Rabbi Chaim Zeitchik was a Holocaust survivor, and the suffering he endured sharpened the skills he learned in Novardok — famed for its emphasis on understanding the human psyche. Rabbi Zeitchik says success in life is a spiritual test. Many people are so carried away by material success that they begin to believe they have unusual powers. Some, like our four “heroes,” go so far as to believe that their success is proof that they are immortal — immune to failure.
Yet Rabbi Zeitchik provides other examples such as Avraham, Moshe, Aharon, and Dovid, who passed the test of success in life and emerged spiritual heroes. In spite of their successes, they remained humble.
The Gemara (Chullin 89a) quotes Hashem telling Yisrael: “I admire you because even when I bless you with great success, you conduct yourself humbly.”

Actually, we do live in our dream home. I challenge anyone living in the grandeur of those estates to a contentment contest, as I sit here, curled up on my couch with my granddaughter snoozing in my arms. I bet I’d win hands down.

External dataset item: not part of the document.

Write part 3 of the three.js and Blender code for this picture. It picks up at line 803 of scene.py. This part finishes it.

We often think of poverty and misfortune as tests of faith. But here, Rabbi Zeitchik teaches us that wealth and good fortune are also challenges to our faith. Each of us must learn to follow the path of those spiritual heroes. When challenged with success in life, they knew how to remain not only human, but humbly human.

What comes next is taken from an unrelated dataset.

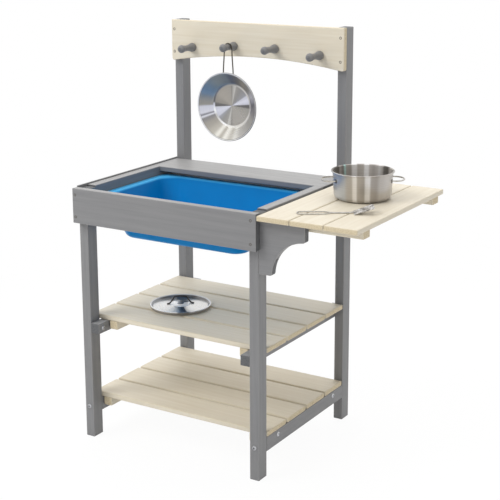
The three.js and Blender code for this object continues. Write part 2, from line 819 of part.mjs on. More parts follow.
// The slotted turner on the table: a hairpin of wire welded on a tilted blade
function addTurner() {
  const { handleLength, neckLength, loopHalfWidth, wireRadius, wireSpacing, weldLength } = turner;
  const { bladeLength, heelWidth, bladeWidth, bladeThickness, bladeCorner } = turner;
  const tilt = THREE.MathUtils.degToRad(turner.bladeTilt);
  const group = new THREE.Group();
  group.position.set(tableLeft + turner.inset, turner.y, tableTop + seat);
  group.rotation.z = THREE.MathUtils.degToRad(turner.turn);
  kitchen.add(group);
  const heel = handleLength + neckLength;
  const shape = new THREE.Shape();
  shape.moveTo(0, -heelWidth / 2);
  shape.lineTo(bladeLength - bladeCorner, -bladeWidth / 2);
  shape.quadraticCurveTo(bladeLength, -bladeWidth / 2, bladeLength, bladeCorner - bladeWidth / 2);
  shape.lineTo(bladeLength, bladeWidth / 2 - bladeCorner);
  shape.quadraticCurveTo(bladeLength, bladeWidth / 2, bladeLength - bladeCorner, bladeWidth / 2);
  shape.lineTo(0, heelWidth / 2);
  for (let i = 0; i < turner.slots; i++) {
    const y = (i - (turner.slots - 1) / 2) * turner.slotPitch;
    const [x0, x1] = [turner.slotStart, turner.slotStart + turner.slotLength];
    const slot = new THREE.Path();
    slot.absarc(x1 - turner.slotWidth / 2, y, turner.slotWidth / 2, -Math.PI / 2, Math.PI / 2);
    slot.absarc(x0 + turner.slotWidth / 2, y, turner.slotWidth / 2, Math.PI / 2, (3 * Math.PI) / 2);
    shape.holes.push(slot);
  }
  const blade = new THREE.ExtrudeGeometry(shape, {
    depth: bladeThickness,
    bevelEnabled: false,
    curveSegments: 3,
  });
  blade.rotateY(-tilt);
  const mesh = addMesh(group, "turner_blade", blade, brushedSteel);
  mesh.position.x = heel;
  // wire heights over the table and over the tilted blade
  const lying = wireRadius;
  const over = bladeThickness + seat + wireRadius;
  const onBlade = (along) => [
    heel + along * Math.cos(tilt) - over * Math.sin(tilt),
    along * Math.sin(tilt) + over * Math.cos(tilt),
  ];
  const half = wireSpacing / 2;
  const [cornerAlongShare, cornerAcrossShare] = turner.cornerShares;
  const side = [
    [...onBlade(weldLength), half],
    [...onBlade(weldLength / 2), half],
    [...onBlade(0), half],
    [heel - neckLength / 2, lying + seat, half],
    [handleLength, lying, half],
    ...turner.loopShares.map(([alongShare, outShare]) => [
      handleLength * alongShare, lying, half + (loopHalfWidth - half) * outShare,
    ]),
    [loopHalfWidth * cornerAlongShare, lying, loopHalfWidth * cornerAcrossShare],
  ];
  const points = [...side, [wireRadius, lying, 0], ...side.map(([x, z, y]) => [x, z, -y]).reverse()];
  addMesh(
    group, "turner_handle",
    wire(points.map(([x, z, y]) => [x, y, z]), wireRadius, turner.wireSteps), brushedSteel,
  );
}

addLegs();
addSinkBox();
addTub();
addTable();
addPegRail();
addShelf("lower_shelf", lowerShelf, legOuter, legInner, [legBack, postFront]);
addShelf(
  "middle_shelf", middleShelf, legInner, legInner + middleShelf.railWidth, [legFront, frame.depth],
);
bolts.forEach(({ name, at, direction, length }) => addBolt(name, at, direction, length));
addPot();
addLid();
addPan();
addTurner();

export default kitchen;
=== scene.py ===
import math

import bmesh
import bpy
from mathutils import Matrix, Vector


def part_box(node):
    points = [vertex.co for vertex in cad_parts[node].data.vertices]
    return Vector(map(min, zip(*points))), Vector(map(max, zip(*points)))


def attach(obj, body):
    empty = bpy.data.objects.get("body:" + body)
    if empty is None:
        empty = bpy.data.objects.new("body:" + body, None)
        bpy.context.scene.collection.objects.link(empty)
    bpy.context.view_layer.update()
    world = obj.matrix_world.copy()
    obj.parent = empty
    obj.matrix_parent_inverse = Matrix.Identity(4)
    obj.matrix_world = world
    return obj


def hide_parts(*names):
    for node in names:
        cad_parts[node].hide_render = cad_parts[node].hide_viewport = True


# Mud kitchen: glazed pine stand with a blue tub, a cream side table and shelves, and steel cookware.
# Metres, +Z up, the front towards -Y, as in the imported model.

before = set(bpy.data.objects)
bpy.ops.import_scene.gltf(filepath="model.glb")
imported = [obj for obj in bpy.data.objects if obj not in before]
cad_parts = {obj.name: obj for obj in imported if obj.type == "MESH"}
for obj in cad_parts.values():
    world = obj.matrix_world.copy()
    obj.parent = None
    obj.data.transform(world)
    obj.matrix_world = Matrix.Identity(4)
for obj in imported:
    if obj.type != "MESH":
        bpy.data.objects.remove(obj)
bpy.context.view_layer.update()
print("frame loaded:", len(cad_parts), "nodes")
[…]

Now take a drive with me down a quiet side street in the neighborhood where I grew up. There, among the small identical ranch homes, lives a very wealthy family. I don’t know whether they’re on Reichman, Rothchild, Gates or Musk standing, and neither does anyone else. Because they never showcase their wealth. Their two nondescript cars sit on a plain black asphalt driveway. No turrets, no pools, no helicopter pads.

But I’m privy to know just a few of the chasadim they’ve invested in. A loan, a financial backer, a bail-out, a job offer. And I call it an investment because the dividends have multiplied through several generations by now. They’d be the last to want their family flaunted and the first to quietly and unassumingly help a family floundering.

If I ever do win the lottery, that’s how I’d invest.